_Task description_
Print the records below from the first line through the line containing "ledge_width = 12.0", both included, word for word.

_Dataset_
# # #

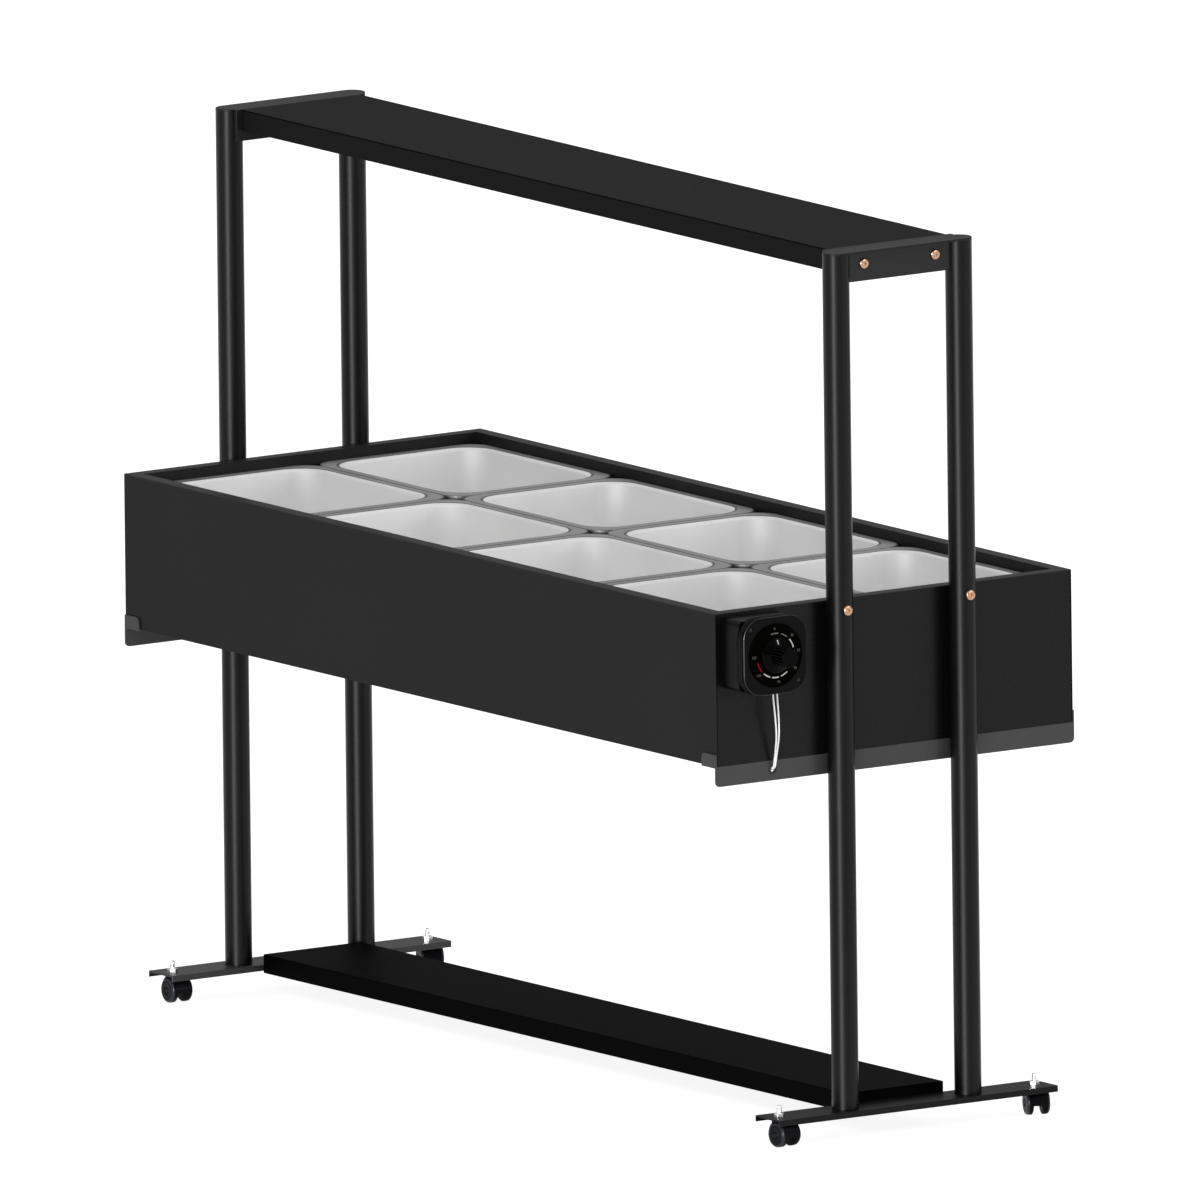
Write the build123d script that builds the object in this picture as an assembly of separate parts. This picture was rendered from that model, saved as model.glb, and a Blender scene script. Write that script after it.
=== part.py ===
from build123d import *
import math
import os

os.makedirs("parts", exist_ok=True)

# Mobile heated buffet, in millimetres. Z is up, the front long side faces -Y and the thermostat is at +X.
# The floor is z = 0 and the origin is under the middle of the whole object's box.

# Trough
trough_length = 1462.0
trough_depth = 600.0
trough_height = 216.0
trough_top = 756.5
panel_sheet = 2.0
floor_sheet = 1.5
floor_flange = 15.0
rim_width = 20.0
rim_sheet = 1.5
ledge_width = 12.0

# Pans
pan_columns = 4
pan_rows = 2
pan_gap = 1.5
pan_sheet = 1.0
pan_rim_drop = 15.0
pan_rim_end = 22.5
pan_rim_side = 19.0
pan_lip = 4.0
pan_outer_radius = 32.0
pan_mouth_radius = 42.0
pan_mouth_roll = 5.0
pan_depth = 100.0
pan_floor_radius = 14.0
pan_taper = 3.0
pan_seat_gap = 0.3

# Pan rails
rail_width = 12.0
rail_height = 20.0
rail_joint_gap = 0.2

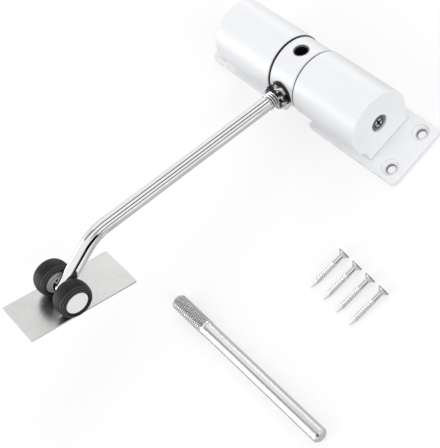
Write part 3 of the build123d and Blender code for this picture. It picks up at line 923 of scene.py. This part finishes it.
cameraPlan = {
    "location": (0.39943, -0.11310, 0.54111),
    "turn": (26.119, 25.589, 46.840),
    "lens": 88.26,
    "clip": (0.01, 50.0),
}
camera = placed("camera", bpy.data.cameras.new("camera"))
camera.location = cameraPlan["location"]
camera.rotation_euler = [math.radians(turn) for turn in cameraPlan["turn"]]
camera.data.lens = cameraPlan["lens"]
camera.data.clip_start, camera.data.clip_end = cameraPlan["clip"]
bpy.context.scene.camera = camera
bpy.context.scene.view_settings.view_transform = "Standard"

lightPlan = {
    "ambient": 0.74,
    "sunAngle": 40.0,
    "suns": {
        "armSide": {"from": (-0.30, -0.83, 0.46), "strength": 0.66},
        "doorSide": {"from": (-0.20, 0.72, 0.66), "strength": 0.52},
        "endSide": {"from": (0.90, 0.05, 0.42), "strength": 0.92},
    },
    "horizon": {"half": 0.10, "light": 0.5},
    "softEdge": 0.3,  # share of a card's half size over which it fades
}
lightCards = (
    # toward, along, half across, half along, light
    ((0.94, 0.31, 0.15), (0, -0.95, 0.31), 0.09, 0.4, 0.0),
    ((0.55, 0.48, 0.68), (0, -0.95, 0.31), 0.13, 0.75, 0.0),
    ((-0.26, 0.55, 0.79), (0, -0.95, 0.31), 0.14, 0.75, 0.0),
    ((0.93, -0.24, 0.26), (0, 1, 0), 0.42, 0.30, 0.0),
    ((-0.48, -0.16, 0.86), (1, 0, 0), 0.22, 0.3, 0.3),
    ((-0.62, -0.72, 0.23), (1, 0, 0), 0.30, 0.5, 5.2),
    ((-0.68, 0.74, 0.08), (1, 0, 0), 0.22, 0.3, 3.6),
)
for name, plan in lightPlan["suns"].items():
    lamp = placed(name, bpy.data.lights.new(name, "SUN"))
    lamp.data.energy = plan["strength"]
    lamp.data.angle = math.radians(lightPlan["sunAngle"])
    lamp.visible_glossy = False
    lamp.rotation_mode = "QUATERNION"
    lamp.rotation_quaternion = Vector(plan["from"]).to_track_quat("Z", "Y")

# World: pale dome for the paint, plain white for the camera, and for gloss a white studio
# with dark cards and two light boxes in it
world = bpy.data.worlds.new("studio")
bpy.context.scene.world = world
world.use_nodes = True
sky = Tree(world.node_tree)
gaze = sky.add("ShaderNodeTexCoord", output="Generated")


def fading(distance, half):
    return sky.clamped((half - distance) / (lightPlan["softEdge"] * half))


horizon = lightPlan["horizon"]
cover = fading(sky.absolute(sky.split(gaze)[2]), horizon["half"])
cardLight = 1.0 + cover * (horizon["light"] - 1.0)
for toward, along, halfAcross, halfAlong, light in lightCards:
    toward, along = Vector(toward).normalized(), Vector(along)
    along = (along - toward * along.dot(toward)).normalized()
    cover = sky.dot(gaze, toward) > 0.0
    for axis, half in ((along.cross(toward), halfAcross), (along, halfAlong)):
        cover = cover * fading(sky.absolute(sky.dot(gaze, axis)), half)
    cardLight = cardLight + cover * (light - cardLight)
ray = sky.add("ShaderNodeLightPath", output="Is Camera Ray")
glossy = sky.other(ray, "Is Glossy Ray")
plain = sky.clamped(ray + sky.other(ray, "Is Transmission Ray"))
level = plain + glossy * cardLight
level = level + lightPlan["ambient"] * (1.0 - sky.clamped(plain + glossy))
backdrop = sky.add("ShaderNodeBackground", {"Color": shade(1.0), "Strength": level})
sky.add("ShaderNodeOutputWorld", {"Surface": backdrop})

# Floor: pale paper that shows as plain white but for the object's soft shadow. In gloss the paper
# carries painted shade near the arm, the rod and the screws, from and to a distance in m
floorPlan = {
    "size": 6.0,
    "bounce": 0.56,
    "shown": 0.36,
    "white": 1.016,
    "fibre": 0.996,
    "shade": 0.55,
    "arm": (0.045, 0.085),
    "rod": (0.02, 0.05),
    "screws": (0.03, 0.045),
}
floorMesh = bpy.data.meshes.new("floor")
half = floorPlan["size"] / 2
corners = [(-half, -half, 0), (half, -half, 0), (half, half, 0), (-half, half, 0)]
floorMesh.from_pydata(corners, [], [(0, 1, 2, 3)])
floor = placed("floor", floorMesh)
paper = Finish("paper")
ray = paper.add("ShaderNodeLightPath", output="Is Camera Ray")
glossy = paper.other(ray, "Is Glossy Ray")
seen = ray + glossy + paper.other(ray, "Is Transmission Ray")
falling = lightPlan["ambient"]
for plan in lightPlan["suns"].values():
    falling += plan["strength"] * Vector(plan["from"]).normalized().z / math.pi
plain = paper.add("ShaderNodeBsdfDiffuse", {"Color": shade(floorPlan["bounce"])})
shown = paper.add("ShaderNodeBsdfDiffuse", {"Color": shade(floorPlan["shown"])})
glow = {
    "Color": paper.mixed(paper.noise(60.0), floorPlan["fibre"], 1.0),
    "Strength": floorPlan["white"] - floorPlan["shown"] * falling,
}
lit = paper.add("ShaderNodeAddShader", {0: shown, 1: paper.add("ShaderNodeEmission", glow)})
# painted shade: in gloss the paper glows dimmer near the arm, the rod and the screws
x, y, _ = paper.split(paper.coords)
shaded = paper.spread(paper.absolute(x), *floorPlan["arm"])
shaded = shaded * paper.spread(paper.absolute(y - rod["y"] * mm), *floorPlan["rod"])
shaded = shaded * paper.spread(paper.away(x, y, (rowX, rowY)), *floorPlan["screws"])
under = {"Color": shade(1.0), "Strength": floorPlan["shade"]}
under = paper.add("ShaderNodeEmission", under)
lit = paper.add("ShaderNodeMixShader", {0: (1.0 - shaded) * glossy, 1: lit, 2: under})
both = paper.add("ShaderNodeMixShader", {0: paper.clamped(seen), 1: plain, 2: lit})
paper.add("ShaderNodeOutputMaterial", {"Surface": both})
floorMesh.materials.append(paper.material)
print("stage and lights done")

# # #

_Expected output_
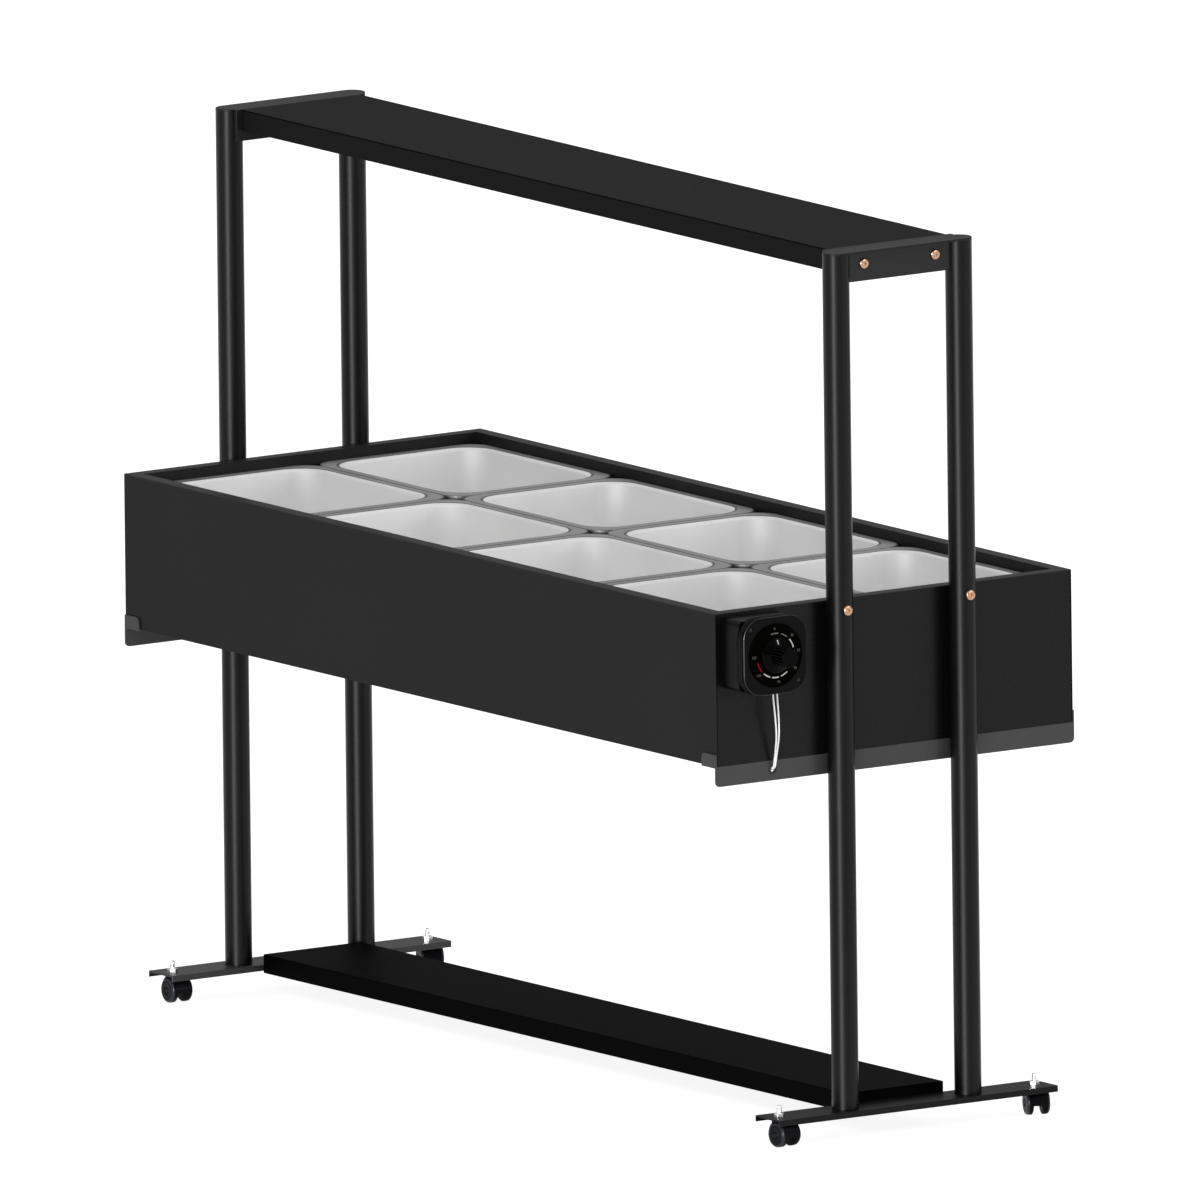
Write the build123d script that builds the object in this picture as an assembly of separate parts. This picture was rendered from that model, saved as model.glb, and a Blender scene script. Write that script after it.
=== part.py ===
from build123d import *
import math
import os

os.makedirs("parts", exist_ok=True)

# Mobile heated buffet, in millimetres. Z is up, the front long side faces -Y and the thermostat is at +X.
# The floor is z = 0 and the origin is under the middle of the whole object's box.

# Trough
trough_length = 1462.0
trough_depth = 600.0
trough_height = 216.0
trough_top = 756.5
panel_sheet = 2.0
floor_sheet = 1.5
floor_flange = 15.0
rim_width = 20.0
rim_sheet = 1.5
ledge_width = 12.0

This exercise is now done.